Photo: Cool Co NFE Penguin LNG carrier
New Fortress Energy’s (NFE) floating LNG facility will be able to use international-flag vessels to transport LNG into the US without violating the Jones Act, US Customs has ruled.

New Fortress Energy (Nasdaq: NFE), a developer of energy infrastructure projects with an emphasis on shipments of natural gas, announced that “US Customs and Border Protection (US CBP) has issued a ruling confirming that the transportation of LNG produced at the Company’s FLNG facility located offshore Altamira, Mexico by non-US qualified vessels would not violate the Jones Act.”

NFE explains further that: “As a result of this ruling, NFE is now able to sell and deliver LNG produced at its FLNG facility located offshore Altamira, Mexico to US locations, including Puerto Rico.”

NFE operates an LNG terminal in San Juan, Puerto Rico. NFE’s Altamira facility, when completed, will have the capacity to export 2.8 million tons per annum (TPA).  NFE also holds a 20% stake in Energos Infrastructure an owner of LNG tankers, FSUs, and FSRUs - (with these fleets acquired from the now dissolved Golar LNG Partners, and from Dynagas. The Energos Infrastructure fleet is deployed to service NFE projects, on the landside. Its 160,000 cu metre Penguin FSU is onsite at Altamira.

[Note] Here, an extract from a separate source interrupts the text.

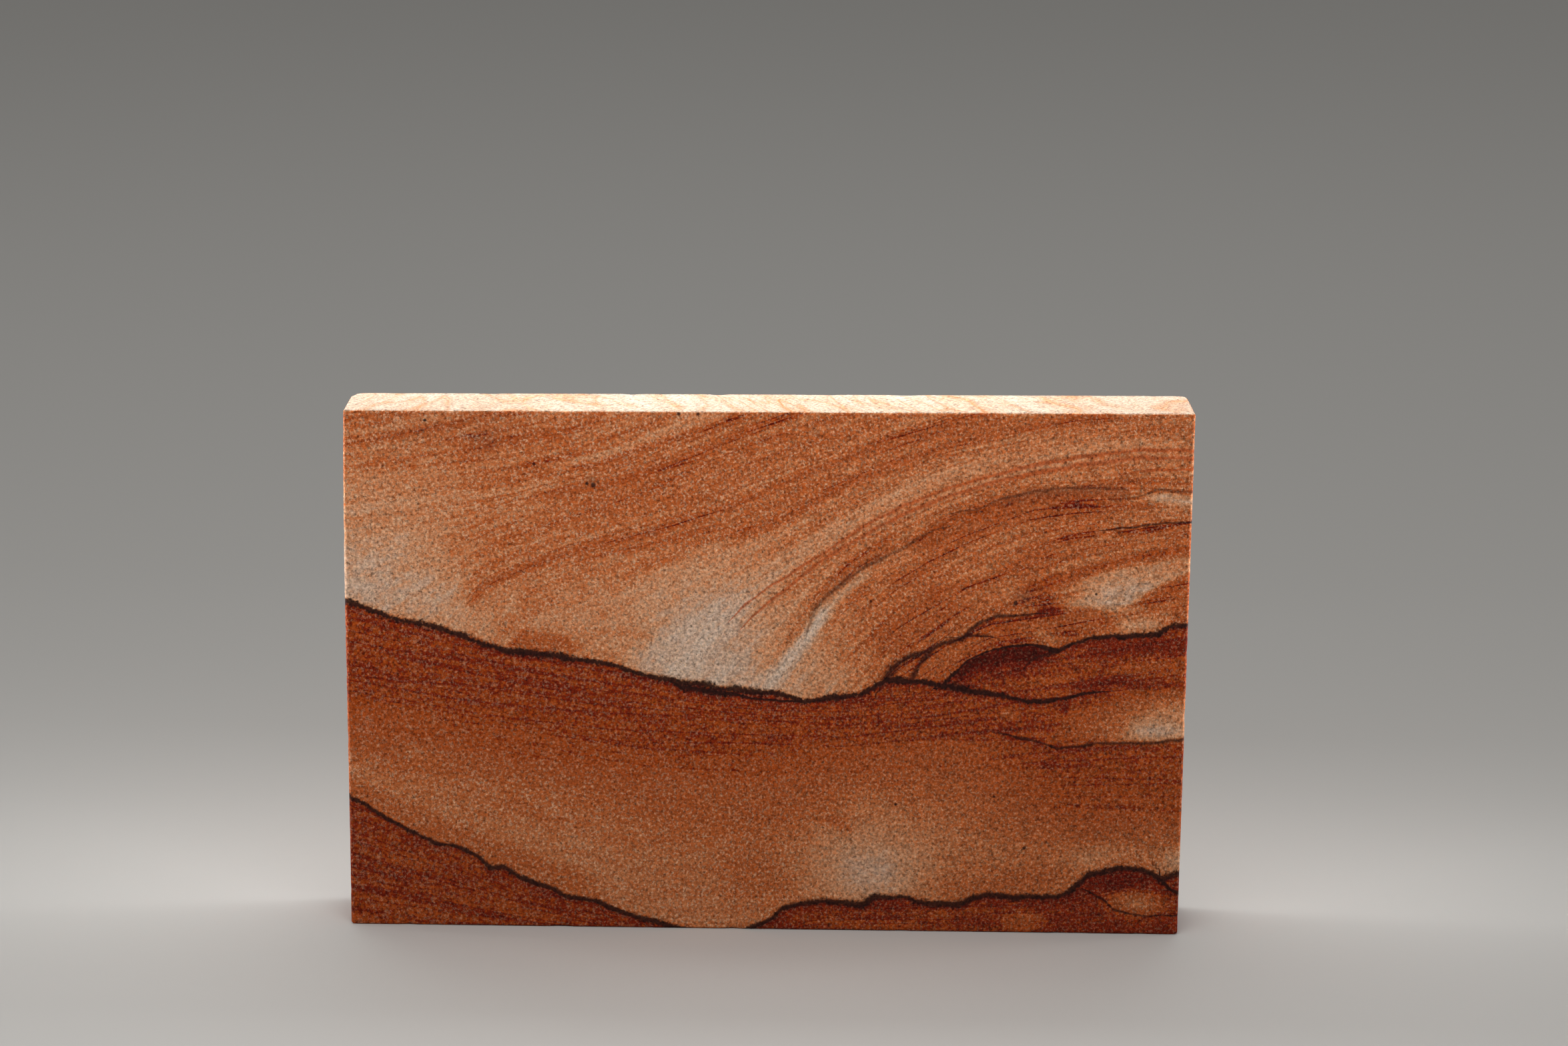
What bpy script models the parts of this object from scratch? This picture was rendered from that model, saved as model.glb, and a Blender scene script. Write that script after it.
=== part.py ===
"""Landscape jasper: one sawn slab of banded, sandy jasper, standing on its long lower edge.

The slab is one piece of stone. X runs along it, Y through its thickness and Z up. The picture face
looks along -Y. The origin is on the ground, under the middle of the slab.
"""

import math

import bmesh
import bpy

MM = 0.001

# Driving sizes of the sawn slab, in millimetres
FOOT_LENGTH = 106.0
HEIGHT_LEFT = 67.3
HEIGHT_RIGHT = 68.2
THICKNESS_LEFT = 11.2
THICKNESS_RIGHT = 11.6

# How far the upper corners stand out past the foot, in millimetres
TOP_LEFT_OUT = 0.2
TOP_RIGHT_OUT = -0.1

# The left edge swells a little in its upper half, in millimetres
LEFT_SWELL = 0.17

# The foot's middle stands this far right of the whole slab's middle, because of the left edge's lean
# and swell
FOOT_MIDDLE = 0.157

# Rounding of the four upright arrises, in millimetres: the two at the back are worn
FRONT_UPRIGHT = 0.5
BACK_LEFT_WORN = 2.0
BACK_RIGHT_WORN = 1.2

# Rounding of the arrises round the top and the foot, in millimetres, and how unevenly they crumbled
LEVEL_ARRIS = 0.38
CRUMBLE = 0.12
# The crumbling comes and goes in waves: radians a millimetre, and where each starts
CRUMBLE_WAVES = ((0.53, 0.4), (1.31, 2.1), (2.37, 4.4))
# What a millimetre through the slab counts for, against one along it, so that the two faces differ
CRUMBLE_THROUGH = 1.7

# How finely the surface is divided
ALONG_PARTS = 42
THROUGH_PARTS = 4
SIDE_ROWS = 10
ARC_STEPS = 4
ARRIS_STEPS = 3
SHARP_DEGREES = 35

# The stone's average colour on the picture face, linear, and how dull it is
STONE_COLOUR = (0.30, 0.105, 0.047, 1.0)
STONE_ROUGHNESS = 0.88


def clear_scene():
    for thing in list(bpy.data.objects):
        bpy.data.objects.remove(thing, do_unlink=True)


def left_end(up):
    """X of the left edge at this share of the height."""
    swell = LEFT_SWELL * math.sin(math.pi * up * up)
    return FOOT_MIDDLE - FOOT_LENGTH / 2 - TOP_LEFT_OUT * up - swell


def right_end(up):
    """X of the right edge at this share of the height."""
    return FOOT_MIDDLE + FOOT_LENGTH / 2 + TOP_RIGHT_OUT * up


def across(x):
    """Share of the way from the foot's left end to its right end."""
    return (x - FOOT_MIDDLE + FOOT_LENGTH / 2) / FOOT_LENGTH


def height(x):
    """Height of the sawn top above this X."""
    return HEIGHT_LEFT + (HEIGHT_RIGHT - HEIGHT_LEFT) * across(x)


def half_thickness(x):
    return (THICKNESS_LEFT + (THICKNESS_RIGHT - THICKNESS_LEFT) * across(x)) / 2


def corner_arc(centre_x, centre_y, radius, start_degrees):
    """A quarter circle in plan, counter-clockwise."""
    points = []
    for step in range(ARC_STEPS + 1):
        angle = math.radians(start_degrees + 90 * step / ARC_STEPS)
        points.append((centre_x + radius * math.cos(angle), centre_y + radius * math.sin(angle)))
    return points


def between(start, end, parts):
    """Evenly spaced points that part the way from start to end, leaving both out."""
    points = []
    for index in range(1, parts):
        share = index / parts
        points.append((start[0] + (end[0] - start[0]) * share, start[1] + (end[1] - start[1]) * share))
    return points


def crumble(x, y):
    """How much deeper than usual the arris has crumbled at this place round the slab."""
    along = x + CRUMBLE_THROUGH * y
    waves = sum(math.sin(along * rate + phase) for rate, phase in CRUMBLE_WAVES)
    return CRUMBLE * waves / len(CRUMBLE_WAVES)


def plan_outline(up, inset):
    """The slab's outline in plan at this share of its height, drawn in by inset, counter-clockwise."""
    left = left_end(up) + inset
    right = right_end(up) - inset
    half_left = half_thickness(left) - inset
    half_right = half_thickness(right) - inset
    front = FRONT_UPRIGHT - inset
    back_left = BACK_LEFT_WORN - inset
    back_right = BACK_RIGHT_WORN - inset
    corners = [
        corner_arc(left + front, -half_left + front, front, 180),
        corner_arc(right - front, -half_right + front, front, 270),
        corner_arc(right - back_right, half_right - back_right, back_right, 0),
        corner_arc(left + back_left, half_left - back_left, back_left, 90),
    ]
    outline = []
    for index, corner in enumerate(corners):
        following = corners[(index + 1) % len(corners)]
        parts = THROUGH_PARTS if index % 2 else ALONG_PARTS
        outline += corner
        outline += between(corner[-1], following[0], parts)
    return outline


def arris_rows():
    """The share of a quarter turn at each row that rounds the foot, from its level face outwards."""
    return [step / ARRIS_STEPS for step in range(ARRIS_STEPS + 1)]


def ring(up, turn, from_top):
    """One level loop of points, in millimetres.

    turn is 0 where the rounding meets the level face and 1 where it meets the upright faces.
    """
    angle = math.radians(90 * turn)
    points = []
    inset_share = 1 - math.sin(angle)
    drop_share = 1 - math.cos(angle)
    for x, y in plan_outline(up, LEVEL_ARRIS * inset_share):
        radius = LEVEL_ARRIS + crumble(x, y)
        if from_top:
            z = height(x) - radius * drop_share
        else:
            z = radius * drop_share
        points.append((x, y, z))
    return points


def side_ring(up):
    """One level loop of points on the upright faces, in millimetres."""
    return [(x, y, height(x) * up) for x, y in plan_outline(up, 0)]


def slab_rings():
    """Every loop of points from the foot to the top."""
    rings = [ring(0, turn, False) for turn in arris_rows()]
    rings += [side_ring(row / SIDE_ROWS) for row in range(1, SIDE_ROWS)]
    rings += [ring(1, turn, True) for turn in reversed(arris_rows())]
    return rings


def stone_material():
    """Sandy jasper, sawn and left unpolished."""
    material = bpy.data.materials.new("sawn jasper")
    material.use_nodes = True
    shader = material.node_tree.nodes["Principled BSDF"]
    shader.inputs["Base Color"].default_value = STONE_COLOUR
    shader.inputs["Roughness"].default_value = STONE_ROUGHNESS
    shader.inputs["Metallic"].default_value = 0
    return material


def make_slab():
    body = bmesh.new()
    loops = []
    for points in slab_rings():
        loops.append([body.verts.new((x * MM, y * MM, z * MM)) for x, y, z in points])
    body.faces.new(reversed(loops[0]))
    body.faces.new(loops[-1])
    for lower, upper in zip(loops, loops[1:]):
        for index, corner in enumerate(lower):
            following = (index + 1) % len(lower)
            body.faces.new((corner, lower[following], upper[following], upper[index]))
    mesh = bpy.data.meshes.new("slab")
    body.to_mesh(mesh)
    body.free()
    mesh.shade_smooth()
    mesh.set_sharp_from_angle(angle=math.radians(SHARP_DEGREES))
    mesh.materials.append(stone_material())
    slab = bpy.data.objects.new("slab", mesh)
    bpy.context.scene.collection.objects.link(slab)
    return slab


def main():
    clear_scene()
    make_slab()


main()
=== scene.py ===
import math
from typing import NamedTuple

import bpy
import numpy as np
from mathutils import Matrix, Vector


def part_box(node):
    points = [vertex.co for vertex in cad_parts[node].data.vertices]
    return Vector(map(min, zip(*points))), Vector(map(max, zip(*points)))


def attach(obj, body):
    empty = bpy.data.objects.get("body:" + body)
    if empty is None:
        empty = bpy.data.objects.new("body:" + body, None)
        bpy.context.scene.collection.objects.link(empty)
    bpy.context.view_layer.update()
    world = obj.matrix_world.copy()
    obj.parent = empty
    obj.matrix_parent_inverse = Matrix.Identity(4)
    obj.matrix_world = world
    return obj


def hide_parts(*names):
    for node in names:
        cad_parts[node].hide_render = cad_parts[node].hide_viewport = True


bl_info = {
    "name": "Landscape jasper slab",
    "version": (1, 0, 0),
    "blender": (4, 5, 0),
    "location": "View3D > Sidebar > Jasper",
    "description": "A sawn slab of sandy landscape jasper, with its picture of ridges and iron bands",
    "category": "Add Mesh",
}

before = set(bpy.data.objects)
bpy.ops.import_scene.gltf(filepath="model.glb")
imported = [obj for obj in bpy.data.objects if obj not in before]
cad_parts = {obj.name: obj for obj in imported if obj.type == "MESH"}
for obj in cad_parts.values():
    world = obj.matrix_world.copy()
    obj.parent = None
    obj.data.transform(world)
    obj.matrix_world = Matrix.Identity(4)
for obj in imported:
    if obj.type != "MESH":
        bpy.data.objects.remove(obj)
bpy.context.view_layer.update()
SLAB_LOW, SLAB_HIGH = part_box("slab")

MM = 0.001


def linear(code):
    """Turns an sRGB hex colour into linear red, green and blue."""
    channels = [int(code[place:place + 2], 16) / 255 for place in (1, 3, 5)]
    return tuple(c / 12.92 if c <= 0.04045 else ((c + 0.055) / 1.055) ** 2.4 for c in channels)


# The slab's own sizes, in millimetres, as its solid has them
FOOT_LENGTH = 106.0
HEIGHT_LEFT = 67.3
HEIGHT_RIGHT = 68.2
THICKNESS_LEFT = 11.2
THICKNESS_RIGHT = 11.6
TOP_LEFT_OUT = 0.2
TOP_RIGHT_OUT = -0.1
LEFT_SWELL = 0.17
FOOT_MIDDLE = 0.157
FRONT_UPRIGHT = 0.5
BACK_LEFT_WORN = 2.0
BACK_RIGHT_WORN = 1.2
LEVEL_ARRIS = 0.38

# How finely the surface is divided
ALONG_PARTS = 224
THROUGH_PARTS = 22
SIDE_ROWS = 142
ARC_STEPS = 6
ARRIS_STEPS = 5
CAP_STEPS = 11
# Points nearer than this, in millimetres, are one point
WELD_DISTANCE = 0.002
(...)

The US CBP ruling is important on multiple levels. A recent legal kerfuffle is on the minds of those who follow the Jones Act’s sometimes highly nuanced logistics. The case involves American Seafoods, a fish producer, which shipped fish from Alaska through the Panama Canal on non-Jones Act compliant vessels, around into New Brunswick, Canada, followed by a short ride (100 feet in each direction) on a rail spur, before sending the fish into Maine (US) by truck.

When the CBP learned about these shipments, and the transhipment on the Canadian “rail link”, the agency called them, in 2021 filings, “a calculated and secret scheme” to evade the Jones Act. The Jones Act requires intra-US shipments, with Alaska and Maine both being US states, to be handled by vessels built, owned and registered in the US - with US crews. The matter was settled in mid 2023, with the offender paying a fine.

So, six months later, the logistics of transhipping US origin gas molecules are top-of-mind to those who are following the Jones Act. The NFE facility in Altamira takes in gas originating in Texas, in the continental US, and sent down to Mexico, via the Valley Crossing Pipeline, LLC  connecting to the Sur de_Texas-Tuxpan line in Mexico. Puerto Rico (a US territory), the potential destination for the gas - liquified, and then stored on Energos Inrastructure’s Penguin FSU -  has had chronic problems with its electricity generating utilities.

Puerto Rico, with a terminal near Ponce owned by a group of utilities and a smaller NFE facility at San Juan, has been able to import LNG, mainly from Trinidad. Gas originating in the US mainland does not move to Puerto Rico except for small shipments moving in containers from Florida. The US mainland produces considerable gas for export in LNG tankers but there are no Jones Act compliant LNG tankers, hence the need to bring gas into Puerto Rico on internationally flagged tonnage - from Trinidad and elsewhere.

President Joe Biden’s recently announced “pause” on building LNG export facilities in the States will impact future approvals of LNG terminals - but not those already approved or actually in operation.

For investors in NFE, the recent CBP decision is a big positive. Explaining certain Washington, D.C. regulatory impediments to exporting US sourced LNG, analyst Chris Robertson, from Deutsche Bank, wrote: “This is an important development for the Company as it has become increasingly unlikely that the Company will secure a non-FTA permit from the Department of Energy for the asset. We have maintained that the Company either needed the non-FTA permit or the ability to deliver volumes into Puerto Rico in order to optimise its downstream portfolio and secure margins. As such, this is a significant and positive development for the company.” Robertson anticipates NFE’s Altamira coming online at the end of Q1 2024.